▶ EXERCISE DETAILS
Starting at the line with "obj.parent = None", transcribe each line through the final one, both included, and add nothing.

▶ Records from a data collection
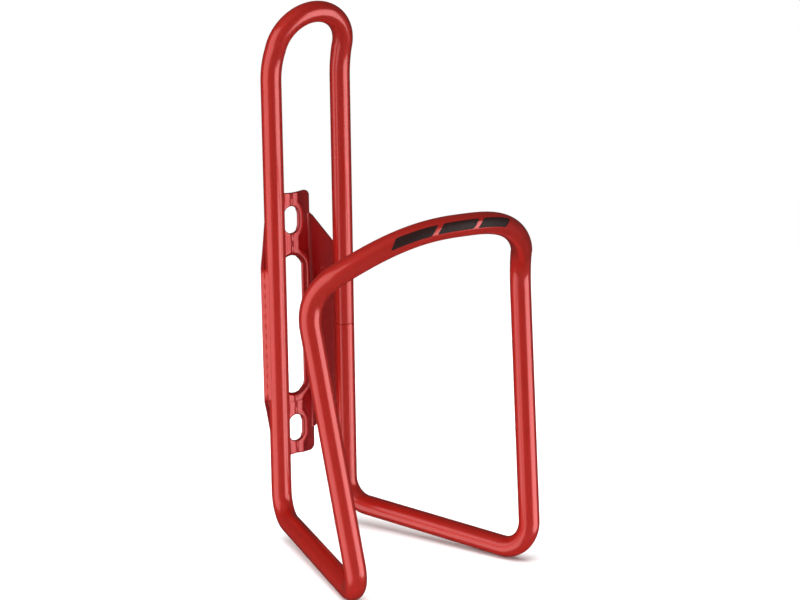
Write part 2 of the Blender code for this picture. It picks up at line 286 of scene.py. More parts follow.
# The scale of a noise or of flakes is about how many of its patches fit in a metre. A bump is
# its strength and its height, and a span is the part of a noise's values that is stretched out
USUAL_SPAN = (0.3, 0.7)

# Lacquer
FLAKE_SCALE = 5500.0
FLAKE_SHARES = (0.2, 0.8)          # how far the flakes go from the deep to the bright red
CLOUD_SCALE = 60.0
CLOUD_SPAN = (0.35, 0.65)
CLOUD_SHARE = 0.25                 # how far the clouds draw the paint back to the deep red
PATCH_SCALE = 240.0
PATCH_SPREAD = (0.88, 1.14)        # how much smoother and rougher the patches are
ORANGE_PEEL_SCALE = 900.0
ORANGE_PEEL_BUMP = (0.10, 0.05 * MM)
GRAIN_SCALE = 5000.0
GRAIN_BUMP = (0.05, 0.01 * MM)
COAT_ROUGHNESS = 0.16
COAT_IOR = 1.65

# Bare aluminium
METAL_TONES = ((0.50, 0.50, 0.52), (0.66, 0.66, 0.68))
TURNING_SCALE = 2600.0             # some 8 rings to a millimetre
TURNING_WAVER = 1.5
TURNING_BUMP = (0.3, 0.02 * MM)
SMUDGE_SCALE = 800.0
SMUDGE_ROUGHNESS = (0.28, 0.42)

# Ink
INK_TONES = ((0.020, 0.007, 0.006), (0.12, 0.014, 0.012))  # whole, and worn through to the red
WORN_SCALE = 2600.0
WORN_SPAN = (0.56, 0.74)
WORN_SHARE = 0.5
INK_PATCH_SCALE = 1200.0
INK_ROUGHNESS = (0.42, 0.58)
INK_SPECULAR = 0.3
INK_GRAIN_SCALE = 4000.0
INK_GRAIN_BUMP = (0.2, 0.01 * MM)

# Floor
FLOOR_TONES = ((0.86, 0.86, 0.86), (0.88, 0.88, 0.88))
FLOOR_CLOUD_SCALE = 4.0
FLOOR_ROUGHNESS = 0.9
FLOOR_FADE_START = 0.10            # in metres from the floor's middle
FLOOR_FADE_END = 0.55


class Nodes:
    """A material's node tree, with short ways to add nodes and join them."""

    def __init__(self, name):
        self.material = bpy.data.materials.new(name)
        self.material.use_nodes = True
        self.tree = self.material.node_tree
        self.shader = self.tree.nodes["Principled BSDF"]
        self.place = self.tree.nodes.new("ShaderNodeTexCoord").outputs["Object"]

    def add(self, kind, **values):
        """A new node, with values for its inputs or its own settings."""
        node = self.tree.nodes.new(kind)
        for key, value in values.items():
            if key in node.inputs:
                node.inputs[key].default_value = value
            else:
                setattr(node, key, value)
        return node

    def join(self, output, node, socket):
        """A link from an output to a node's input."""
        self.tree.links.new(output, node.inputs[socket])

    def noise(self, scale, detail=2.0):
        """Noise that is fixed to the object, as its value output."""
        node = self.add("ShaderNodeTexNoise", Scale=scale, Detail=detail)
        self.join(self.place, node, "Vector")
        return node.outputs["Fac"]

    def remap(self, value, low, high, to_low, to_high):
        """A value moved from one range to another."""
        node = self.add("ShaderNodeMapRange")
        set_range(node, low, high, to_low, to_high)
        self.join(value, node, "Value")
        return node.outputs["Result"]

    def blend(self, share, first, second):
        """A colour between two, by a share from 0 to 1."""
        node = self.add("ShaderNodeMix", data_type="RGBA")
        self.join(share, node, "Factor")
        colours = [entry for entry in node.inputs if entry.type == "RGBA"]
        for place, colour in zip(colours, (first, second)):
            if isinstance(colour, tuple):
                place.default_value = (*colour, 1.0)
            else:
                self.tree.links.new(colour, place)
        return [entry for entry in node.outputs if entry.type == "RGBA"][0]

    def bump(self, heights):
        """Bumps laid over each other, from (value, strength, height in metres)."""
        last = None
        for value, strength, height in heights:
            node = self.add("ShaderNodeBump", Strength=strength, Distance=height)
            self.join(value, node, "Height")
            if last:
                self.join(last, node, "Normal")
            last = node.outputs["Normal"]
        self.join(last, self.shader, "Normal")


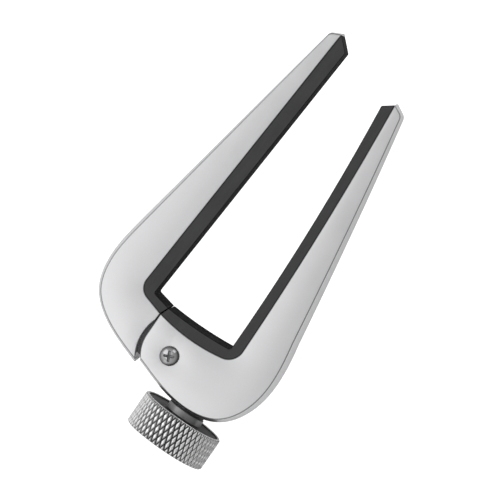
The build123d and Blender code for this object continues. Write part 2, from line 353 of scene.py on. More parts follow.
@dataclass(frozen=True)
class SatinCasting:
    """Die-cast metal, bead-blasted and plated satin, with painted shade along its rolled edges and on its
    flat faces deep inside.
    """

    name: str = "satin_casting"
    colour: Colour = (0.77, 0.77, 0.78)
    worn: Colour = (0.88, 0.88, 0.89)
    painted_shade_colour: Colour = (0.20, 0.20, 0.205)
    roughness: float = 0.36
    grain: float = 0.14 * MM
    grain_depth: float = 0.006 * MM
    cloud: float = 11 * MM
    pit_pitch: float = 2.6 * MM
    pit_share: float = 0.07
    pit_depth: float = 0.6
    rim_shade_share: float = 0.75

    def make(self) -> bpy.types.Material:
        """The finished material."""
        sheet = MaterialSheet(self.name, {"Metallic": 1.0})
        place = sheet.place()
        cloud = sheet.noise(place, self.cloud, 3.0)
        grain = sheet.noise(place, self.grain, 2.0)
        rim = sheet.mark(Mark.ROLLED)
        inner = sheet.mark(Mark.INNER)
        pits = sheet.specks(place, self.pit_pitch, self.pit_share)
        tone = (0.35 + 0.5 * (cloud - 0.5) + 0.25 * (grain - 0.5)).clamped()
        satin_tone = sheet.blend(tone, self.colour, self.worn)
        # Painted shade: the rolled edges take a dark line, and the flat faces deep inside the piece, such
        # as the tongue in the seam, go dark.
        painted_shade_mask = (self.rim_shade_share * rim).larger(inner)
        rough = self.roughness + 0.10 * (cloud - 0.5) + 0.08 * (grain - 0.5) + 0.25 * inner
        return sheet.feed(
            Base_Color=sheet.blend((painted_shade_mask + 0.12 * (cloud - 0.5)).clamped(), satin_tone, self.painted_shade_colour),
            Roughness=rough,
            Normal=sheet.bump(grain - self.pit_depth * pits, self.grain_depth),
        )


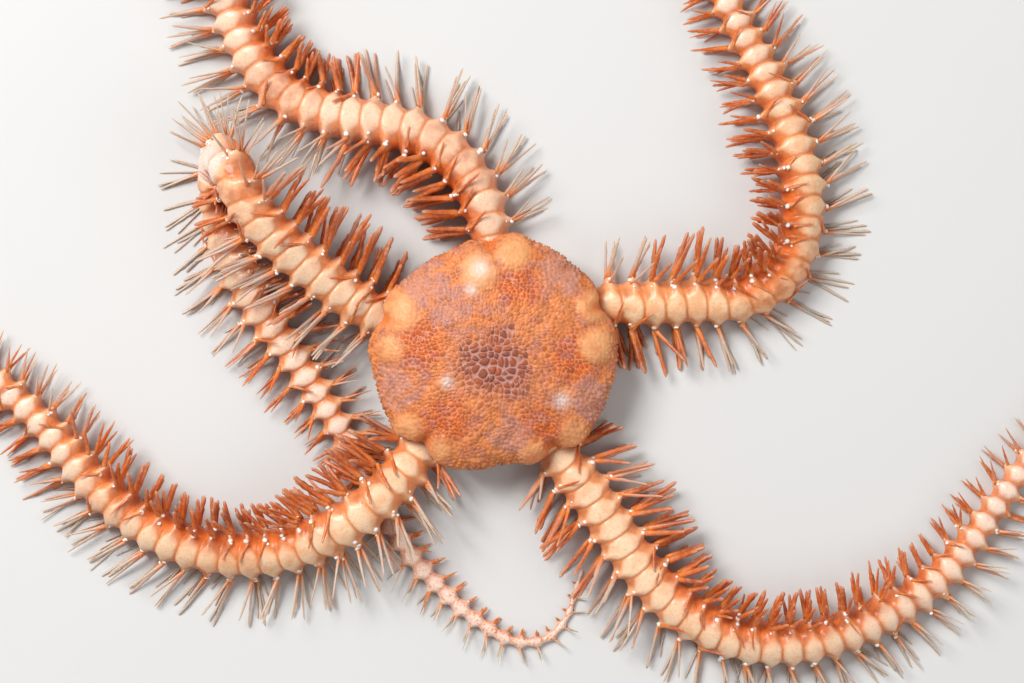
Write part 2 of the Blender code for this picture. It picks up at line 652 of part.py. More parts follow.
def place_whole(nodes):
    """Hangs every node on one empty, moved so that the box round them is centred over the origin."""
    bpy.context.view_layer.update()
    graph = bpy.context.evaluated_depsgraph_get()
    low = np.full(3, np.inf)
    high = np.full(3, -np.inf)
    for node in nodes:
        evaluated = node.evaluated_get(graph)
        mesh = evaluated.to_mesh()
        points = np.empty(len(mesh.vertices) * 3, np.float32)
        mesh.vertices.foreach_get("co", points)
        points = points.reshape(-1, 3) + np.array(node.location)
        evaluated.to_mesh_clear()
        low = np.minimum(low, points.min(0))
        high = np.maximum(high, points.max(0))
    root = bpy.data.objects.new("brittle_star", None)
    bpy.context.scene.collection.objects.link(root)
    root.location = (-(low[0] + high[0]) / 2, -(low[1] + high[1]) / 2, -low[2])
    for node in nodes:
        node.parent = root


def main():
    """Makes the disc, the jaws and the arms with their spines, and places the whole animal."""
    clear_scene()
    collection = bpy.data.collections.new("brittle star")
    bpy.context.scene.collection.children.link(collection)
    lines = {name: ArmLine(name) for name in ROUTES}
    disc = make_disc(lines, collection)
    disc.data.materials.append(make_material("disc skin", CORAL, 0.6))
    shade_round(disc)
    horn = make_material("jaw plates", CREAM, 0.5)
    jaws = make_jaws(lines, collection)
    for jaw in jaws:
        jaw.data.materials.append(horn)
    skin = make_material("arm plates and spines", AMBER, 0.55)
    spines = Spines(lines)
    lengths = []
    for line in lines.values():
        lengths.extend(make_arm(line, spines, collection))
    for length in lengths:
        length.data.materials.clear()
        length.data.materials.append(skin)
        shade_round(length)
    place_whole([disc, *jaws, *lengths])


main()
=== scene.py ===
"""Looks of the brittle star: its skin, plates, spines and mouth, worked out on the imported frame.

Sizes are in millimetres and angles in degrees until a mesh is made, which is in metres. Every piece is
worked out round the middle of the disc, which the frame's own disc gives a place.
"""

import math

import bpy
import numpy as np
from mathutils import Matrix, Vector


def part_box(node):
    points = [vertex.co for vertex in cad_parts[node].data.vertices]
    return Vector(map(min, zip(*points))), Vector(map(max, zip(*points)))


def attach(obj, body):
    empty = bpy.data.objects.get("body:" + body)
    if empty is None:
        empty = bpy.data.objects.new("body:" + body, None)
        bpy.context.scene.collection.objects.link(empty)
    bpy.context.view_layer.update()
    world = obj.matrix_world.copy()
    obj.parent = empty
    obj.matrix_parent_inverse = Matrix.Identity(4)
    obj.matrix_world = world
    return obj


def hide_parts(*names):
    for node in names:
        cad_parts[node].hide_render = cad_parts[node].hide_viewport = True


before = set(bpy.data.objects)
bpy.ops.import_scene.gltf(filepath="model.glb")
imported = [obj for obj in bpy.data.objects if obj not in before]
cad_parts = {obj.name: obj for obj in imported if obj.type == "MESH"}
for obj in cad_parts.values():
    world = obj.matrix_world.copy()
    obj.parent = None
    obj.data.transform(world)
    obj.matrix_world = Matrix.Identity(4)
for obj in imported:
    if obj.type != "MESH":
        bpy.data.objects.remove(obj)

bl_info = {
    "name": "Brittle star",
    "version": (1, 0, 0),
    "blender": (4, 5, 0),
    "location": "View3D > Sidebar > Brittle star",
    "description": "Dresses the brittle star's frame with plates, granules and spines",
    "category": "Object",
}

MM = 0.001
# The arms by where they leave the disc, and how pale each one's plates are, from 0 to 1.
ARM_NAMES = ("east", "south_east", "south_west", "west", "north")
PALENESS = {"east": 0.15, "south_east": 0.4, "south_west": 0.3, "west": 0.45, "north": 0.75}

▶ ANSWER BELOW
    obj.parent = None
    obj.data.transform(world)
    obj.matrix_world = Matrix.Identity(4)
for obj in imported:
    if obj.type != "MESH":
        bpy.data.objects.remove(obj)

bl_info = {
    "name": "Brittle star",
    "version": (1, 0, 0),
    "blender": (4, 5, 0),
    "location": "View3D > Sidebar > Brittle star",
    "description": "Dresses the brittle star's frame with plates, granules and spines",
    "category": "Object",
}

MM = 0.001
# The arms by where they leave the disc, and how pale each one's plates are, from 0 to 1.
ARM_NAMES = ("east", "south_east", "south_west", "west", "north")
PALENESS = {"east": 0.15, "south_east": 0.4, "south_west": 0.3, "west": 0.45, "north": 0.75}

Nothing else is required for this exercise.